Description Akriti Gupta 2022-11-25 09:31:27 UTC
Description of problem:
As mentioned here https://github.com/kubevirt/kubevirt/blob/main/docs/metrics.md migration metrics:
kubevirt_migrate_vmi_scheduling_count,
kubevirt_migrate_vmi_running_count,
kubevirt_migrate_vmi_succeeded_total and
kubevirt_migrate_vmi_failed_total 
these metrics should represnt the total count - sum up the values from all VMIs
But instead they are representing values seperated by VMIs

Version-Release number of selected component (if applicable):


How reproducible:


Steps to Reproduce:
1.
2.
3.

Actual results:


Expected results:


Additional info:

Comment 2 João Vilaça 2022-11-25 10:34:29 UTC
We agreed on this for visibility purposes and some technical details.
But I agree it can be a bit confusing.

My suggestion would be 

1) renaming kubevirt_migrate_vmi_succeeded_total and kubevirt_migrate_vmi_failed_total to remove the total:

kubevirt_migrate_vmi_succeeded
kubevirt_migrate_vmi_failed

which would still maintain the labels.


2) and create 2 recording rules

kubevirt_migrate_vmi_succeeded_total
kubevirt_migrate_vmi_failed_total

which would be the sum of kubevirt_migrate_vmi_succeeded and kubevirt_migrate_vmi_failed, respectively

My question would be, should the total metrics still have the namespace label or not?
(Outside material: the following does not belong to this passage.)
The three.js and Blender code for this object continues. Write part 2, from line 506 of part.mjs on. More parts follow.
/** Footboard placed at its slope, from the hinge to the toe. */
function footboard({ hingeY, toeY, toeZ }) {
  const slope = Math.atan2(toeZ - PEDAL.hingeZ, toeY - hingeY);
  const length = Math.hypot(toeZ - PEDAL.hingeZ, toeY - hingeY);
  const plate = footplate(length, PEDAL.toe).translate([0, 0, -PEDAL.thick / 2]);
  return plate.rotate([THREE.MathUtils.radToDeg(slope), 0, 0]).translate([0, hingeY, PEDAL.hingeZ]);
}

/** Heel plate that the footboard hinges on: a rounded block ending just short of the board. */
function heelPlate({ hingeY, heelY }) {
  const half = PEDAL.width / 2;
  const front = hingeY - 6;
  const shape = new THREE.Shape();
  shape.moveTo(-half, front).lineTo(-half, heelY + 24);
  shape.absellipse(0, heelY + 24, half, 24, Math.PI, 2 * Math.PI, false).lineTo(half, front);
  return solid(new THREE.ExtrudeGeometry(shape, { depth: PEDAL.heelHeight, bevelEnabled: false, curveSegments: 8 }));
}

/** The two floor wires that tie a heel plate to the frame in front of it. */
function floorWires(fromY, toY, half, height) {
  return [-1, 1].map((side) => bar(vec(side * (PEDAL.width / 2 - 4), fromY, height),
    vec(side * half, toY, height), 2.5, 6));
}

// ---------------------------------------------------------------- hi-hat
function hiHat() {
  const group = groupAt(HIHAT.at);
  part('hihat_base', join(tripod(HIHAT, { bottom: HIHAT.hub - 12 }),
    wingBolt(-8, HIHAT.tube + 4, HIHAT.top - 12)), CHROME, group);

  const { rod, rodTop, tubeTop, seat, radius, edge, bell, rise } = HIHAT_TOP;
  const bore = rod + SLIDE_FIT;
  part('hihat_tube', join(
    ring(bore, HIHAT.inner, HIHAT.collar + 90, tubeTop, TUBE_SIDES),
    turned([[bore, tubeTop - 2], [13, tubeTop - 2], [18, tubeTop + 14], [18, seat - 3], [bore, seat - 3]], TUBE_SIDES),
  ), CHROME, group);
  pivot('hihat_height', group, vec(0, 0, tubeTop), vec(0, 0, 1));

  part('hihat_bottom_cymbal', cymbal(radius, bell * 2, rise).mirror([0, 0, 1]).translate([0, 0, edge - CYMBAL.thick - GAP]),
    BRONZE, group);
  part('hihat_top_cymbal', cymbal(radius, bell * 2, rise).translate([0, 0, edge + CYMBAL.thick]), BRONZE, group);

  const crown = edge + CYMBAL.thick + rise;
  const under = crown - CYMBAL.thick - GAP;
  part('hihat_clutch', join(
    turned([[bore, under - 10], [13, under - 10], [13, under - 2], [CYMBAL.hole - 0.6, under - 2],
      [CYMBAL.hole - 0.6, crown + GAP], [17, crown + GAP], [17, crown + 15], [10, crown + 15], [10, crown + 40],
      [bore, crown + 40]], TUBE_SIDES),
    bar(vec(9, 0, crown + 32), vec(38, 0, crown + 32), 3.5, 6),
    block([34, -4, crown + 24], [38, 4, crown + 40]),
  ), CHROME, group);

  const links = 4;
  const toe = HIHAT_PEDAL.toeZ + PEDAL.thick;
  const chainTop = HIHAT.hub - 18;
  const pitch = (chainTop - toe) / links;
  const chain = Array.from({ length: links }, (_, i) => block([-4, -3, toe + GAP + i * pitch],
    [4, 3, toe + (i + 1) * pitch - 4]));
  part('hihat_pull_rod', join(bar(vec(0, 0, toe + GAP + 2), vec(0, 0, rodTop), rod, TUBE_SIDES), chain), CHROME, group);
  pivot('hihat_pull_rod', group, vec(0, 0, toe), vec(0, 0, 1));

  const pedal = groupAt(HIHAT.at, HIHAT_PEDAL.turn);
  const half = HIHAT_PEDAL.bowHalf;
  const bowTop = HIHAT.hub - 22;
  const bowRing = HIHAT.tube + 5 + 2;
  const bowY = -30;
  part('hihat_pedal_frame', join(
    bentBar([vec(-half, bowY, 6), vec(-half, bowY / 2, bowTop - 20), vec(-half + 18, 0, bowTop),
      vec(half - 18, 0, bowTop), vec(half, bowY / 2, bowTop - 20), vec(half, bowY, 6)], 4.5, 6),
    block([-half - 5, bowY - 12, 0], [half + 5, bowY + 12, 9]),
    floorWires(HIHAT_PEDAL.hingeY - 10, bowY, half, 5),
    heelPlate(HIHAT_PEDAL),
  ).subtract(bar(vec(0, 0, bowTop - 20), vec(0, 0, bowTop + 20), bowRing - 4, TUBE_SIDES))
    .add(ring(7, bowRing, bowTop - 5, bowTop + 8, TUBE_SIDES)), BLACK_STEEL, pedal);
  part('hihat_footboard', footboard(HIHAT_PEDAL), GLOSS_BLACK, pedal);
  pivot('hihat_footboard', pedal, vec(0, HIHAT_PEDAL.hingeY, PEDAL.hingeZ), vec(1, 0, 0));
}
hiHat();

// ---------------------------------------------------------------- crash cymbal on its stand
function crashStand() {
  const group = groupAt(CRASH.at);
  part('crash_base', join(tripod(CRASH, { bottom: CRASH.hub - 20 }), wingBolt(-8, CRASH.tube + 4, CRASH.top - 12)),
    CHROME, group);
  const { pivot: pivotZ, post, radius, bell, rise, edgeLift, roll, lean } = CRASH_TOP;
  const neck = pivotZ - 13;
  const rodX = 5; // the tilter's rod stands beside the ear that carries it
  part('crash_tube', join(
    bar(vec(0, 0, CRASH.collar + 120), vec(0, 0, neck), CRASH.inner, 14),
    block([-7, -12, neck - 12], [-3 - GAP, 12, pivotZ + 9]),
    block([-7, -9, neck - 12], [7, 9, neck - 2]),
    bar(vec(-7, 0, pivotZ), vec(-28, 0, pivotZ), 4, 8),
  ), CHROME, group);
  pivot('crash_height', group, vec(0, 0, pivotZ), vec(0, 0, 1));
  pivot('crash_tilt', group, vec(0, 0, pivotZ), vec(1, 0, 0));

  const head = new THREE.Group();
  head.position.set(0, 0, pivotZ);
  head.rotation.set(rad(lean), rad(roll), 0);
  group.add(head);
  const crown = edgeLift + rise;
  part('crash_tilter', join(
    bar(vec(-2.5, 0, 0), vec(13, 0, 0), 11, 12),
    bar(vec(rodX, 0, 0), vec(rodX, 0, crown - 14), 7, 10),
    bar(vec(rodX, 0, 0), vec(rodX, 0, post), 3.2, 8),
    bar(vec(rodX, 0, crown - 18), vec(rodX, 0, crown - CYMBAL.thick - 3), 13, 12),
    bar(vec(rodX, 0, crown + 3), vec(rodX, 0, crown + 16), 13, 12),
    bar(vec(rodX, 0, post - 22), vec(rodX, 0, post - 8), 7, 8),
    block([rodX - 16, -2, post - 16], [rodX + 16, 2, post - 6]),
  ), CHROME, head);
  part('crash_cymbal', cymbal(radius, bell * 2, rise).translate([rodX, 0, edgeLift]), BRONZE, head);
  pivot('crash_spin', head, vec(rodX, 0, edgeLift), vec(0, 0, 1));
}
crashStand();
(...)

@sradco what do you think?

Comment 3 sgott 2022-11-28 13:05:34 UTC
Changing component to metrics as this BZ/discussion appears to be in that domain. Please feel free to revert this if that's not the correct choice.

Comment 4 Shirly Radco 2022-11-29 12:46:33 UTC
I agree about the name change to drop the total since the metrics is granular and in on the vm name level.
I don't see a need for creating the total metrics/recording rules at this point. 
This can easily be done by a PromQL query to get the total for all namespaces or by each namespace depending on the need.

Comment 5 João Vilaça 2022-11-29 14:08:50 UTC
waiting for https://github.com/kubevirt/kubevirt/pull/8875 to be merged to cherry-pick the changes into release-0.58

Comment 13 errata-xmlrpc 2023-09-05 16:29:19 UTC
Since the problem described in this bug report should be
resolved in a recent advisory, it has been closed with a
resolution of ERRATA.

For information on the advisory (Moderate: OpenShift Virtualization 4.12.6 Images), and where to find the updated
files, follow the link below.

If the solution does not work for you, open a new bug report.

https://access.redhat.com/errata/RHSA-2023:4982